The Wright Family says
I know that your kids would never argue… but I’d love to hear about how you would manage it, especially in the middle of winter when playing outside sometimes isn’t an option.
Also, try to imagine if it were younger kids bugging older kids until the older kids finally got mad and did something their mom regretted. 🙂
Thanks!
Kiasa says
How do you find time for yourself? How do you keep from feeling overwhelmed? Where is the line between setting boundaries for yourself but not making your kids feel like you need a break from them?
Also, similar to another commenter, how do you deal with kids when they get really heated and hurt siblings (physically or verbally)?
One more, how do you work with your spouse when you disagree about how to raise/discipline the kids?
I love all your insights!!!
Brimhalls says
Thank you for this opportunity! I have 3 older kids (ages 9-12) and 2 littles (ages 2 and 4). We homeschool as well and I really struggle with feeling that I am neglecting my littles as I do school with my older kids. One student especially, really struggles– so I feel that I am faced with neglecting either the littles even more or his school work, or letting him get away with minimal effort and do sloppy work.

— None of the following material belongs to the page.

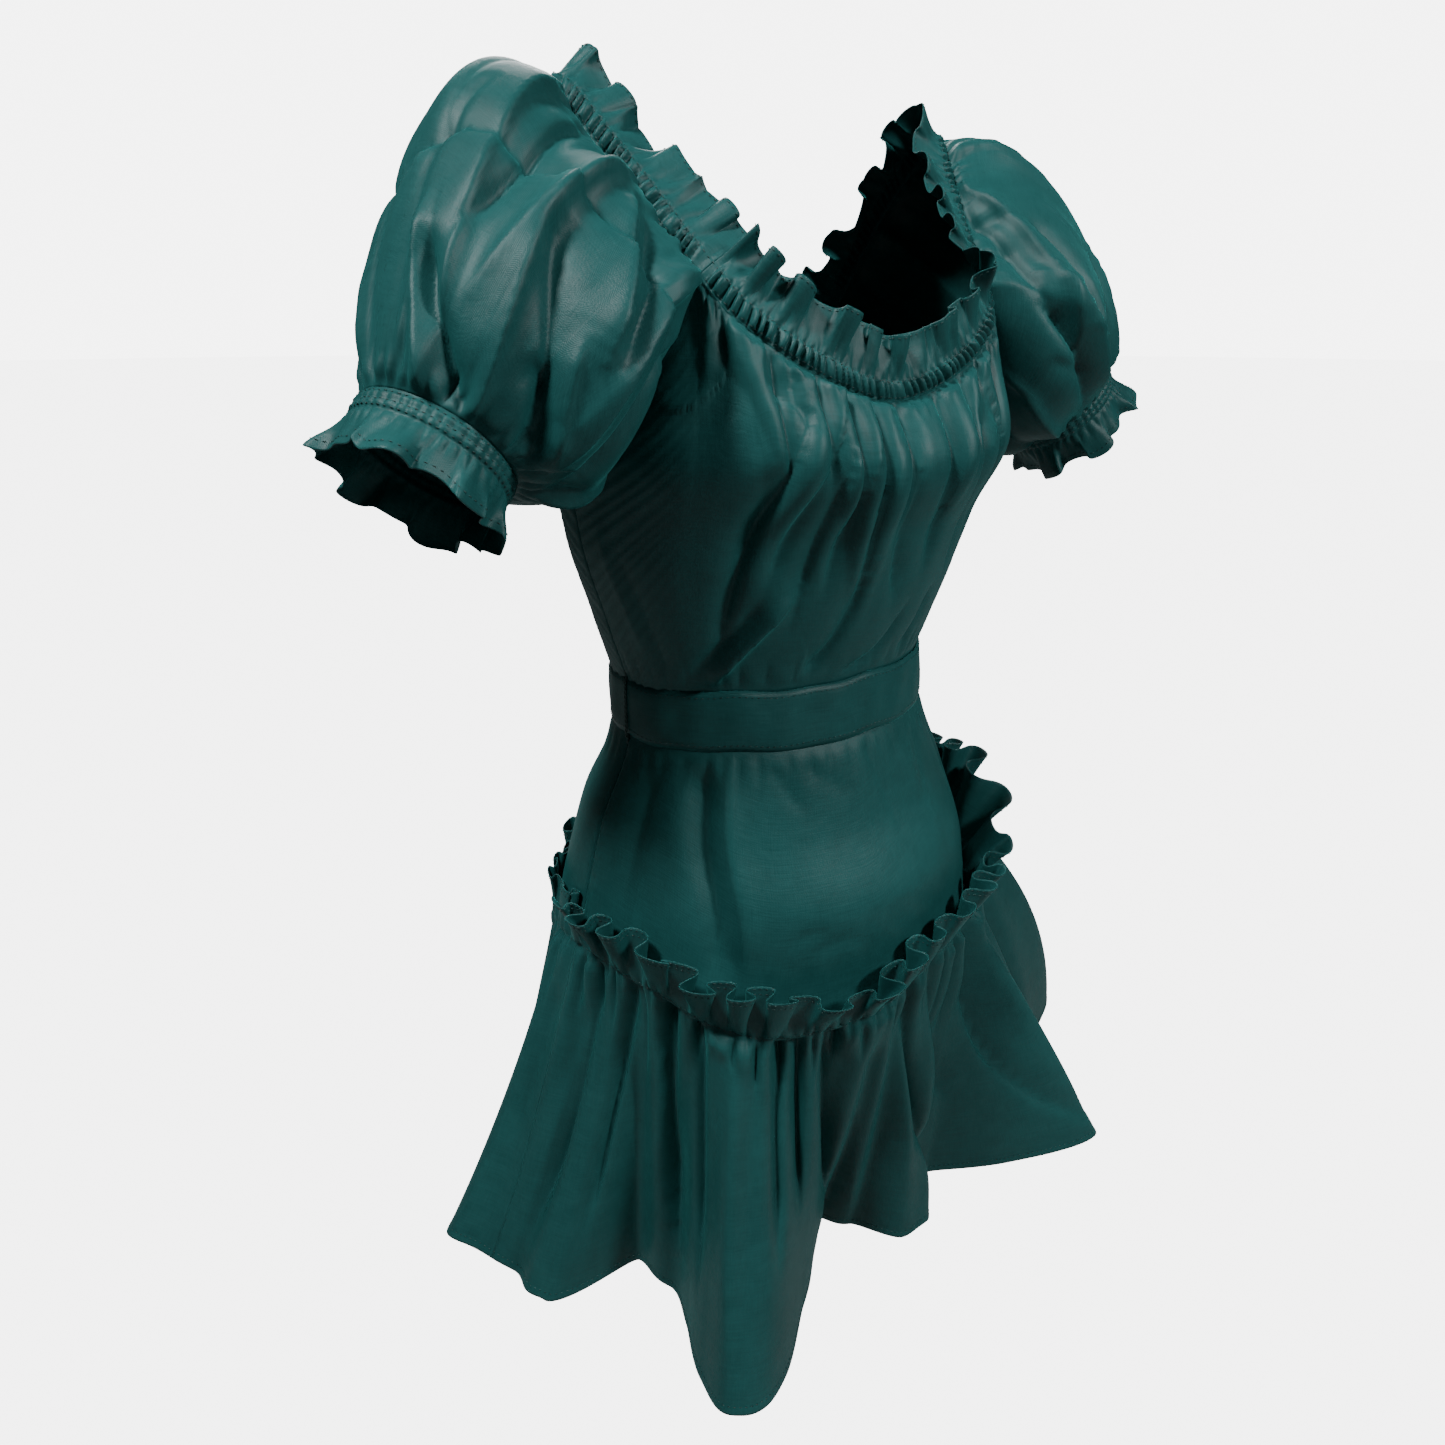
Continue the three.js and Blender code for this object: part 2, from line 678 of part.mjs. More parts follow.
function skirtPanel(name, middle, steps) {
  const half = SIDE_SEAM_ANGLE - SKIRT_SIDE_GAP;
  return wall({
    name,
    columns: spread(middle - half, middle + half, steps),
    rows: [...spread(0, 1, SKIRT_ROWS), 2],
    point: skirtPoint,
    thickness: PANEL_WALL,
  });
}

function headingWave(angle) {
  const turns = (HEADING_WAVES * angle) / 360;
  return driftingWave(turns, HEADING_DRIFT);
}

// Up runs from the hem (-1) through the gathered seam (0) to the top of the heading (1).
function flouncePoint(angle, up) {
  const seam = seamHeight(angle);
  const wave = headingWave(angle);
  if (up >= 0) {
    const height = seam + HEADING_HEIGHT * up;
    const { least, perStand, most } = HEADING_FOLD;
    const depth = Math.min(most, least + perStand * headingStand(angle));
    const stand = headingStand(angle) * up + (SEAM_PINCH + depth * up) * (1 + wave);
    return torsoPoint(angle, height, SEAM_GAP + RUFFLE_WALL + stand);
  }
  const down = -up;
  const start = torsoPoint(angle, seam, SEAM_GAP + RUFFLE_WALL + SEAM_PINCH * (1 + wave));
  const outward = vector(start.x, start.y, 0).normalize();
  const flare = hemOut(angle) * (down + hemBow(angle) * down * (1 - down));
  const gathers = FLOUNCE_GATHER_DEPTH * wave * ease(down, 0, 0.25) * (1 - 0.6 * ease(down, 0.3, 1));
  const at = start.addScaledVector(outward, flare + gathers);
  at.z = seam - hemDrop(angle) * down;
  return at;
}

function flouncePanel(name, middle) {
  const half = SIDE_SEAM_ANGLE - FLOUNCE_SIDE_GAP;
  return wall({
    name,
    columns: spread(middle - half, middle + half, HEADING_WAVES * 2),
    rows: [-1, -0.72, -0.45, -0.2, 0, 1],
    point: flouncePoint,
    thickness: RUFFLE_WALL,
    waves: (angle, up) => flouncePoint(angle, up).setZ(0).normalize(),
  });
}

const dress = new THREE.Group();
dress.add(
  bodicePanel('bodice_front', false, FRONT_FOLDS, 44),
  bodicePanel('bodice_back', true, BACK_FOLDS, 38),
  sleeve('sleeve_left', 1),
  sleeve('sleeve_right', -1),
  neckBand('neck_frill_front', -FRONT_JUNCTION, FRONT_JUNCTION, 10),
  neckBand('neck_frill_left', FRONT_JUNCTION, BACK_JUNCTION, 9),
  neckBand('neck_frill_back', BACK_JUNCTION, NECK_ROWS - BACK_JUNCTION, 9),
  neckBand('neck_frill_right', NECK_ROWS - BACK_JUNCTION, NECK_ROWS - FRONT_JUNCTION, 9),
  cuffBand('cuff_frill_left', 1),
  cuffBand('cuff_frill_right', -1),
  belt(),
  beltLoop('belt_loop_left', 1),
  beltLoop('belt_loop_right', -1),
  skirtPanel('skirt_front', 0, 30),
  skirtPanel('skirt_back', 180, 24),
  flouncePanel('flounce_front', 0),
  flouncePanel('flounce_back', 180),
);
dress.position.z = -SHOULDER_HEIGHT;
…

Also, how do you have time for other projects?
Thanks again!
Angie Vach says
Some overall good discipline tactics that work would be great. How have you handled three year old melt downs? 7 year old laziness? 5 year old wining? Do you have a good system that works? Thanks!!
Laura says
How do you eat chocolate every day and not weigh a gazillion lbs? J/K
Maybe this has already been done and I missed it, but I want a post about motivation. You know, rewards vs punishments kinda stuff. My kids have somehow come up with the idea that work is not fun (go figure) and therefore not worth just about any reward I can come up with. In an ideal world, there wouldn’t be any rewards but the satisfaction of a job well done. Another problem I run into is the kids asking for things like candy or screen time which I don’t feel like just plain giving to them any time they ask, and so I tell them they can earn it by doing a job, and suddenly in their mind any job done should earn them something special. It’s a tough cycle to break. I know they should have responsibilities just for being a member of this household and contributing to the mess and such, but if I focus on punishments (i.e. privileges or toys taken away) I feel like a slave-driver –not to mention sometimes that makes even more work (e.g.Legos get taken away and suddenly rather than playing quietly for an hour they are running amok, or worse whining at me for ideas of what to do). Sometimes it seems like it would be much easier for me to just do it for them; however, I know it’s imperative that they learn to work, and I didn’t sign up to become anyone’s maid, so I keep trying. Any advice would help, but I’m also dealing with 4 kids that are 6 and under, so some specifics for younger stages would help so perhaps we could gets some good habits in place early (if I haven’t ruined my kids already). Thanks!
Los Industriosos says
Here is one a little related to homeschooling. How can you keep your kids in the world, but not of the world? That is kind of a general question so let me explain. My kiddos are quite a bit sheltered from media and peers – you know, the things that keep them up to date with the modern world. We are very open with them so I don’t try to “hide” them from what is out there. I feel like I can talk to them about anything. However, I notice that the kids like at primary/scouts, etc. are really into things like TV shows, movies, and forming rock bands and my kids have a little trouble finding things in common with them. They are getting to that age that they want friends outside the family. My kids watch movies, but not nearly what their friends watch. Anyways, you are lucky that you don’t have the neighborhood kids like a few feet away from your house (I am so jealous!). How do you deal with kids that you feel are not good influences (and possibly not safe to be with) always knocking on the door and wanting to play with your kids? (Especially when these kids are in your ward and their parents send them over.) A nice discussion on the topic of helping kids develop good friendships and dealing with not having friends to play with if the kids around are not good influences would be wonderful. Luckily we a house of kids so they always have someone to play with – but my 10 and 8 year old see their peers “hanging out” a lot together and maybe are feeling a bit left out.
WaterWorks says
I don’t have a question as much as a response to/ thoughts for Los Industriosos. We are a family with four children in a pretty suburban, blue collar area. We have all of our school aged kids in the local public system. We’ve done private, parochial (church school), and public. We’ve had the best luck with friendships at the public school, which is out of the norm. Anyway, I just wanted you to know that families not homeschooling face the same issues you discuss – in the world but not of the world. For us, the very tedious balance is asking lots of questions and creating the “fun” house. We talk to the parents of kids mine want to play with/ hang out with and get to know the family. Sometimes we decide not to know them better 🙂 We have a house with only one tv, no real gaming systems, and no smart phones, but we have the house that all the high school aged ones choose because we have FOOD! Anyway, I just wanted you to know you are not alone!
Montserrat Wadsworth says
All great questions! I’ll start brainstorming and asking other mamas to help contribute in answering these questions in the coming months. Thanks gals!